Weiland's Senator Phil Jensen (R-33/Rapid City) brought SB 128 forward. Weiland invited Senator Jensen to attend the rally to speak to the merits of the bill, but one public confrontation was all his fearful bigotry could take.

Senator Jensen and fellow Black Hills gaybashers Rep. Lance Russell (R-30/Hot Springs) and Rep. Blaine Campbell (R-35/Rapid City) have thrown another civil rights stink bomb into the hopper. In House Bill 1251, these legislators pretend that they are the Supreme Court, rule that the federal government has no authority to protect citizens from religious discrimination, and authorize the same marketplace discrimination sought by SB 128. Rallygoers, take note and challenge both SB 128 and HB 1251.

SB 128 gets its first hearing before Senate Judiciary on Tuesday at 8:00 a.m. Rapid City members of that committee are Senators Mark Kirkeby and Craig Tieszen. HB 1251 gets its first hearing before House State Affairs on Wednesday at (surprise!) 3:30 p.m. Rapid City members of that committee are Reps. Kristin Conzet, Brian Gosch, and David Lust. Josie, Elle, make some phone calls, speak loudly and proudly at Monday's rally, and see if you can get through to legislators with a clearer sense of equality and justice for all.
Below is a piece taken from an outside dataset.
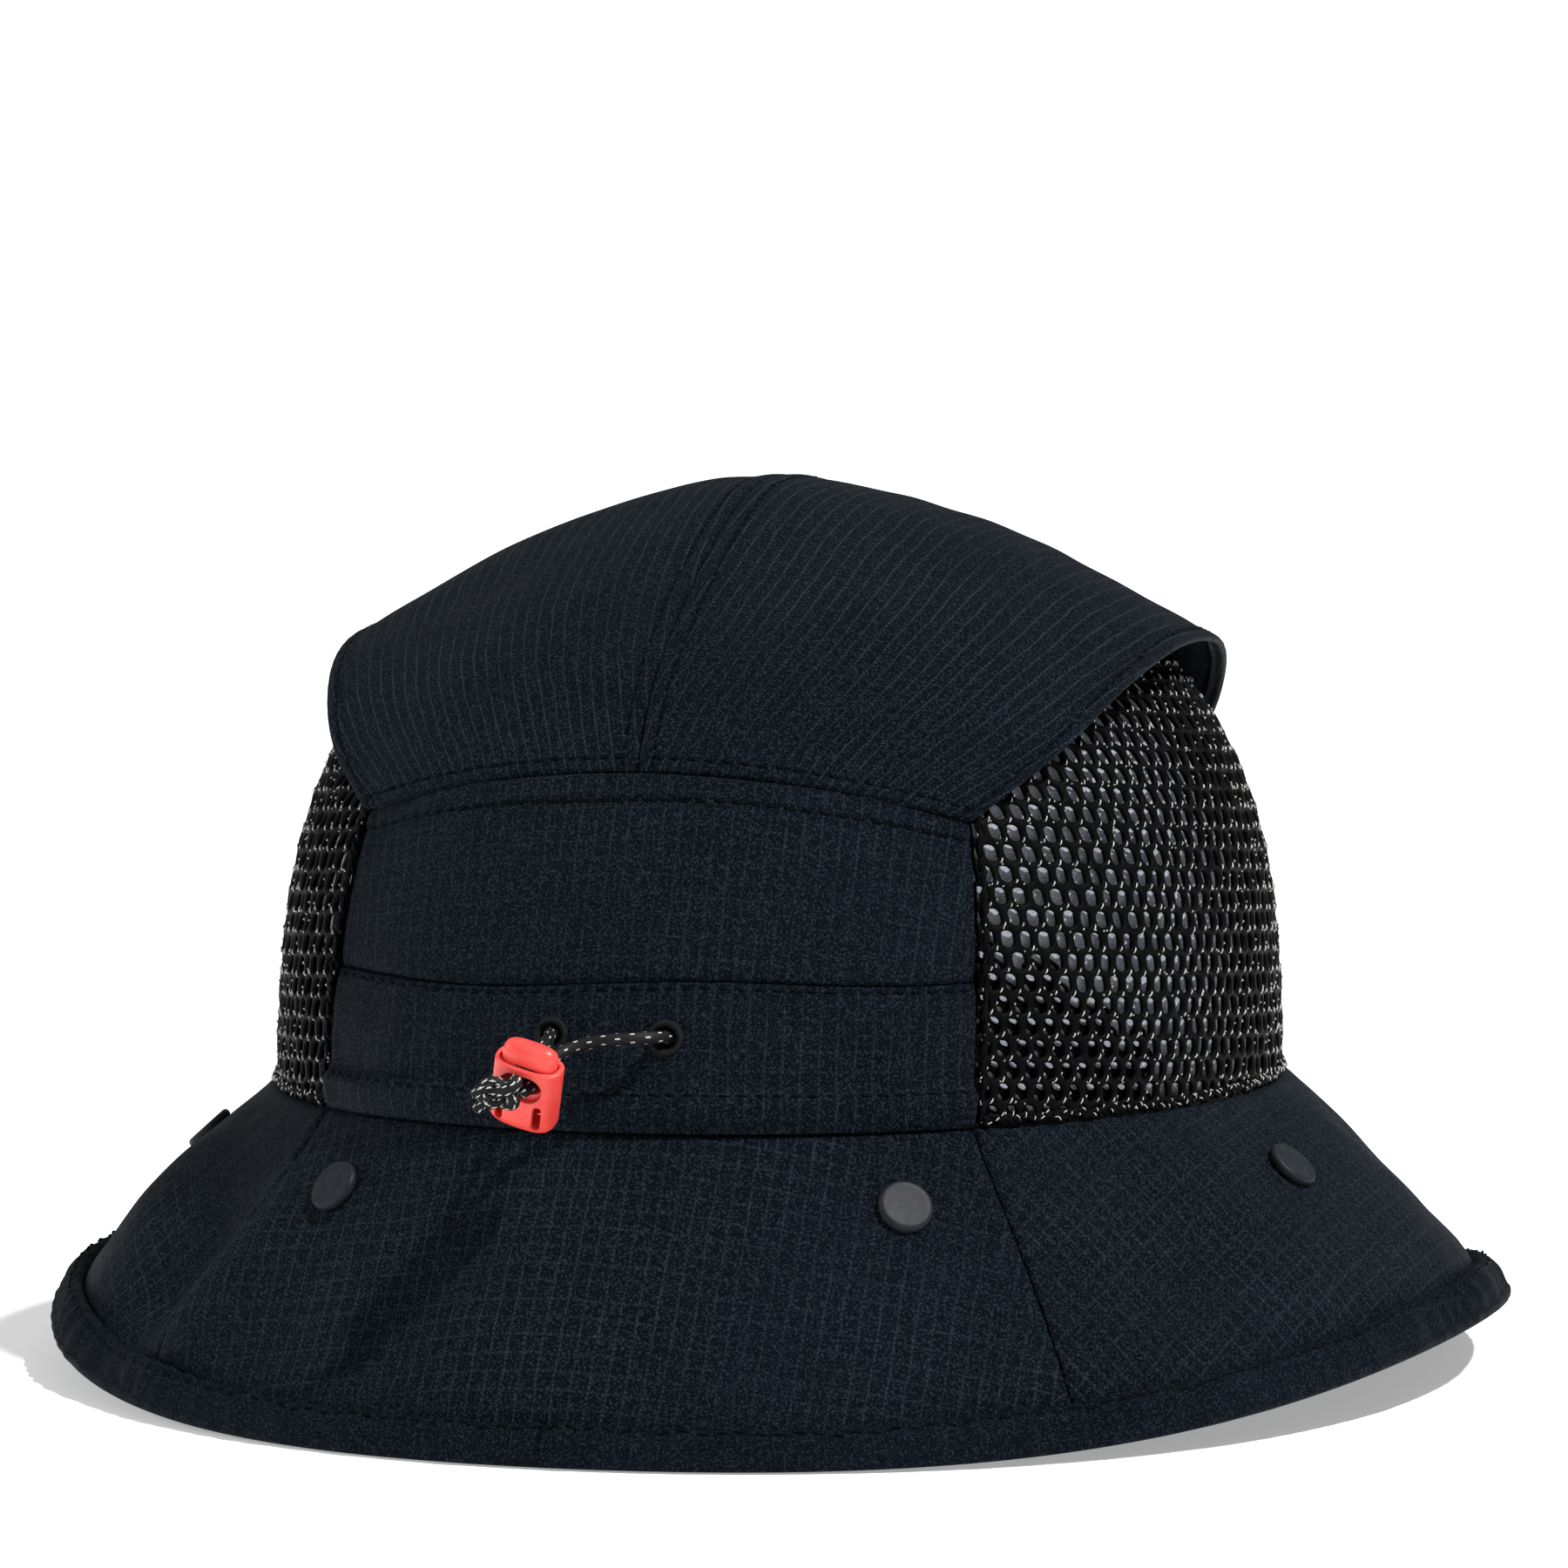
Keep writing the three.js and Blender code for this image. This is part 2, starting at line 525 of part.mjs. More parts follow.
// An upright block of that outline between two heights, its ends rounded in steps by the given inset.
function lockBlock(halfWidth, halfDepth, low, high, lowRound = 0, highRound = 0) {
  const rounding = (size) => (size ? [[0, size], [0.3 * size, 0.45 * size], [size, 0]] : [[0, 0]]);
  const levels = [
    ...rounding(lowRound).map(([rise, inset]) => [low + rise, inset]),
    ...rounding(highRound).map(([rise, inset]) => [high - rise, inset]).reverse(),
  ];
  const rings = levels.map(([height, inset]) =>
    lockOutline(halfWidth - inset, halfDepth - inset).getPoints().map((p) => point(p.x, p.y, height)));
  const sides = rings[0].length;
  const points = [...rings.flat(), point(0, 0, low), point(0, 0, high)];
  const faces = [];
  for (let k = 0; k < sides; k++) {
    const next = (k + 1) % sides;
    for (let i = 0; i + 1 < rings.length; i++) {
      const a = i * sides, b = a + sides;
      faces.push([a + k, a + next, b + next], [a + k, b + next, b + k]);
    }
    const last = (rings.length - 1) * sides;
    faces.push([points.length - 2, next, k], [points.length - 1, last + k, last + next]);
  }
  return geometryOf(points, faces);
}

// A hole through the lock from front to back, with round ends.
function cordHole(halfWidth, low, high) {
  const middle = (low + high) / 2, radius = (high - low) / 2;
  const reach = halfWidth - radius;
  const outline = new THREE.Shape();
  outline.absarc(reach, middle, radius, -Math.PI / 2, Math.PI / 2, false);
  outline.absarc(-reach, middle, radius, Math.PI / 2, 3 * Math.PI / 2, false);
  const hole = new THREE.ExtrudeGeometry(outline, { depth: 12, bevelEnabled: false, curveSegments: 5 });
  return hole.translate(0, 0, -6).rotateX(Math.PI / 2);
}

function addLock() {
  const group = new THREE.Group();
  group.position.copy(lock.centre);
  group.rotation.set(rad(lock.pitch), rad(lock.roll), rad(lock.yaw), 'ZXY');
  hat.add(group);

  const bore = lockBlock(lock.halfWidth - lock.wall, lock.halfDepth - lock.wall, lock.floor, lock.top + 2);
  const slotHeight = lock.slotHigh - lock.slotLow;
  const slots = [-1, 1].flatMap((side) => [-1, 1].map((face) => new THREE.BoxGeometry(
    lock.slotWidth, 2 * lock.slotDepth, slotHeight).translate(
    side * lock.slotAt, face * lock.halfDepth * 0.86, (lock.slotHigh + lock.slotLow) / 2)));
  add('lock_housing', cutOut(
    lockBlock(lock.halfWidth, lock.halfDepth, lock.base, lock.top, 1.1, 0.35),
    [bore, cordHole(lock.holeHalfWidth, -lock.holeHalfHeight, lock.holeHalfHeight), ...slots],
  ), finish.coral, group);

  // The button's domed head rises from the bore. Its own cord hole is taller by the travel.
  const inset = lock.wall + lock.clearance;
  const cordTop = 1.6;
  add('lock_button', cutOut(
    lockBlock(lock.halfWidth - inset, lock.halfDepth - inset, lock.plungerBase, lock.domeTop, 0, 1.7),
    [cordHole(lock.holeHalfWidth, lock.pinchEdge, cordTop + lock.travel)],
  ), finish.coral, group);

  const springRadius = 1.5, wireRadius = 0.25, turns = 3;
  const springLow = lock.floor + lock.clearance + wireRadius;
  const springHigh = lock.plungerBase - lock.clearance - wireRadius;
  const helix = new (class extends THREE.Curve {
    getPoint(t) {
      const turn = t * turns * 2 * Math.PI;
      return point(springRadius * Math.cos(turn), springRadius * Math.sin(turn),
        THREE.MathUtils.lerp(springLow, springHigh, t));
    }
  })();
  const wire = new THREE.Shape();
  wire.absarc(0, 0, wireRadius, 0, 2 * Math.PI);
  const spring = new THREE.ExtrudeGeometry(wire, { steps: 30, curveSegments: 3, extrudePath: helix });
  add('lock_spring', spring, finish.steel, group);
}

addCrownPanels();
addMeshSides();
addGussets();
addLining();
addCrownTop();
addSweatband();
addBrim();
addBinding();
addSnaps();
addCords();
addLock();

export default hat;
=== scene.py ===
import math
import bpy
import bmesh
import numpy as np
from mathutils import Matrix, Vector


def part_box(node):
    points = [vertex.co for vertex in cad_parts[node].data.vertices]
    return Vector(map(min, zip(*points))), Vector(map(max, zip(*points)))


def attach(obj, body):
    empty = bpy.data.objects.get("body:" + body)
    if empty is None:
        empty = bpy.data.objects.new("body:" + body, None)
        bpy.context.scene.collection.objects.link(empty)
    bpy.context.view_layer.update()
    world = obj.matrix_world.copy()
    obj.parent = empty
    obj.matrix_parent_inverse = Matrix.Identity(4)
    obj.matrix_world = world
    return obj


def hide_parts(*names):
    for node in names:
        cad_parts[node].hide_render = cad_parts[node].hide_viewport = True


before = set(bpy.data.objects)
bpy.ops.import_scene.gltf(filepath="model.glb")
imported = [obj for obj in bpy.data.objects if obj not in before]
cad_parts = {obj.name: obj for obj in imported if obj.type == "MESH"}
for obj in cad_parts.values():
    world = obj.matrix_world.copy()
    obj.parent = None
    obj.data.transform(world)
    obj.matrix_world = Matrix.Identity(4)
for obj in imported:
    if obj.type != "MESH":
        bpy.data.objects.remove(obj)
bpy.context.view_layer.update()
print("frame loaded")

mm = 0.001   # lengths below are in millimetres, and become metres when a mesh is made


camera = {"lens": 152.7, "distance": 1.150, "height": 0.167, "side": -0.284, "back": 0.959, "pitch": 3.4}


def addCamera():
    data = bpy.data.cameras.new("camera")
    data.lens = camera["lens"]
    data.sensor_width = 36
    data.clip_start, data.clip_end = 0.01, 20
    eye = bpy.data.objects.new("camera", data)
    pitch = math.radians(camera["pitch"])
    look = Vector((-camera["side"] * math.cos(pitch), -camera["back"] * math.cos(pitch), -math.sin(pitch)))
    distance = camera["distance"]
    eye.location = (camera["side"] * distance, camera["back"] * distance, camera["height"])
    eye.rotation_euler = look.to_track_quat("-Z", "Y").to_euler()
    bpy.context.scene.collection.objects.link(eye)
    bpy.context.scene.camera = eye


addCamera()


def unit(vectors):
    size = np.linalg.norm(vectors, axis=-1, keepdims=True)
    return vectors / np.maximum(size, 1e-9)


def smoothStep(low, high, value):
    t = np.clip((value - low) / (high - low), 0, 1)
    return t * t * (3 - 2 * t)


# Soft unevenness of cloth: a few long waves in fixed directions, from about -1 to 1.
def ripple(points, size, seed):
    waves = np.random.RandomState(seed)
    total = 0
    for _ in range(7):
        way = unit(waves.normal(size=3))
        turns = points @ way * (2 * math.pi / size) * waves.uniform(0.6, 1.6)
        total = total + np.sin(turns + waves.uniform(0, 6.3))
    return total / 3.2


# A smooth line through points, with power 0.5 for chordal and 0.25 for centripetal steps.
def curveThrough(points, power, steps):
    points = np.array(points, float)
    padded = np.vstack([2 * points[0] - points[1], points, 2 * points[-1] - points[-2]])
    line = []
    for i in range(len(points) - 1):
        a, b, c, d = padded[i:i + 4]
        ab, bc, cd = (max(1e-6, np.sum((q - p) ** 2) ** power) for p, q in ((a, b), (b, c), (c, d)))
        leave = ((b - a) / ab - (c - a) / (ab + bc) + (c - b) / bc) * bc
        arrive = ((c - b) / bc - (d - b) / (bc + cd) + (d - c) / cd) * bc
        t = np.linspace(0, 1, steps, endpoint=False)[:, None]
        line.append((2 * t**3 - 3 * t**2 + 1) * b + (t**3 - 2 * t**2 + t) * leave
                    + (-2 * t**3 + 3 * t**2) * c + (t**3 - t**2) * arrive)
    return np.vstack(line + [points[-1:]])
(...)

Related: Legislators in Arizona, Idaho, Kansas, Mississippi, Ohio, and Oklahoma are spewing similar anti-civil rights bile in their state legislatures. In Kansas, the Republican Senate President put a stop to it:

But the top Republican in the state Senate put a quick stop to the bill’s momentum, declaring that a majority of GOP lawmakers in that chamber don’t support it.

“A strong majority of my members support laws that define traditional marriage,” Senate President Susan Wagle said. “However, my members also don’t condone discrimination” [David A. Lieb, David Crary, and Rachel Zoll, "Gay Marriage Foes Scrambling at State Level After Setbacks," that Sioux Falls paper, 2014.02.16]

Keep shouting, Josie and Elle. Even some Republicans will listen.